Less than 10% of start-ups actually succeed, and that number is lower with current strategies
BRIGHTON, England, September 7, 2016 /PRNewswire/ –A new Crowdfunding model has launched, which puts the needs of the investor before those of the companies seeking funds.
Traditionally, companies seeking funds have had it all their own way, with some crowdfunding companies, in their haste to get more opportunities on their platforms, allowing very high valuations and forgoing investor interests.
Shadow Foundr, which is authorized and regulated by the Financial Conduct Authority (FCA), prides itself on putting investors first – including scrutinizing company valuations; which they believe will result in a much higher success rate than the current industry standard.
Jason Kluver, co-founder of Shadow Foundr said, “We’ve all heard the figure of less than 10% of start-ups actually succeeding, but in reality, if you look at the number of exits and success stories over the past 5 or so years, that number would appear to be even lower for companies funded through crowdfunding.”
“This is unacceptable and ultimately, not sustainable for this important sector, moving forward.
“We believe the reason for the poor success rate is because crowdfunding platforms are not doing enough due diligence and not questioning entrepreneurs on what are quite often, outrageous valuations.
“We’re seeing day in day out, companies that have nothing more than an idea, valuing themselves in the millions; and more worryingly, platforms happily promoting them at those valuations and investors putting their hard earned cash into them.
“If the due diligence is not done and the valuations are unrealistic, how can companies expect to exit through an institution; which will ultimately do the due diligence and find the initial valuation over the top?
“In a scenario like that, how can they seriously expect to provide crowd investors with a return?”
The team behind Shadow Foundr has been involved in the equity crowdfunding space, with various companies, for more than 6 years.

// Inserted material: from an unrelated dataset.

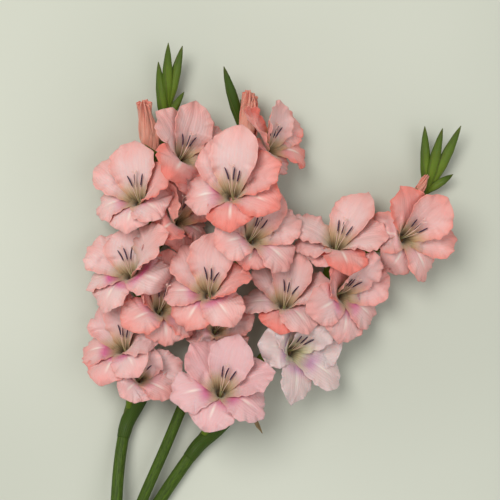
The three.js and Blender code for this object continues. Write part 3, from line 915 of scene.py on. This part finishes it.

Between them, they have raised around £80m in funding from their networks of business angels and investors, many of whom have followed them into their new entity, to become the lead investors in all Shadow Foundr opportunities moving forward.
And this is where the Shadow Foundr model is unique.
Shadow Foundr ensures all opportunities placed on their platform go through stringent due diligence, undertaken not only by themselves, but also via their network of private investors, who must then fund the opportunity to at least 30% of its target, before it is put to the Crowd.
“Once these commitments are in place, our platform allows every-day investors to invest directly into pre-vetted, early-stage companies and Small to Medium Sized Enterprises (SME’s).
“Shadow Foundr’s ability to call on an established network of business angels and other professional investors, including family offices, venture capital and other authorised financial institutions, to commit to an opportunity before it is presented on the platform, should provide comfort for crowd investors.”
Currently there are platforms that seek funds from a lead investor, prior to going to the crowd; and others that ask companies to place funds raised by their family, friends and sometimes the entrepreneurs themselves, on the platform, to make it look as though an opportunity is getting a lot of traction, when the reality is that it perhaps isn’t as attractive to investors as the platform indicates.
Shadow Foundr’s team believes it will have the first platform that legitimately and transparently has an opportunity funded to a minimum of 30%, before it is presented to the Crowd.
“Our ultimate goal is to protect investors and the industry, by bringing that poor success rate for Crowdfunded businesses up, and really make Crowdfunding an attractive and legitimate way for investors to make some great returns.”
“We understand Crowdfunding is an exciting concept but we also understand the importance of putting investors’ interests and compliance at the core of the activity.
“There will always be failures and people will always lose money, but through our model we are hoping to turn the statistics on their head.”
Shadow Foundr has recently gone live, with several businesses already attracting significant funding through the company’s private investor network.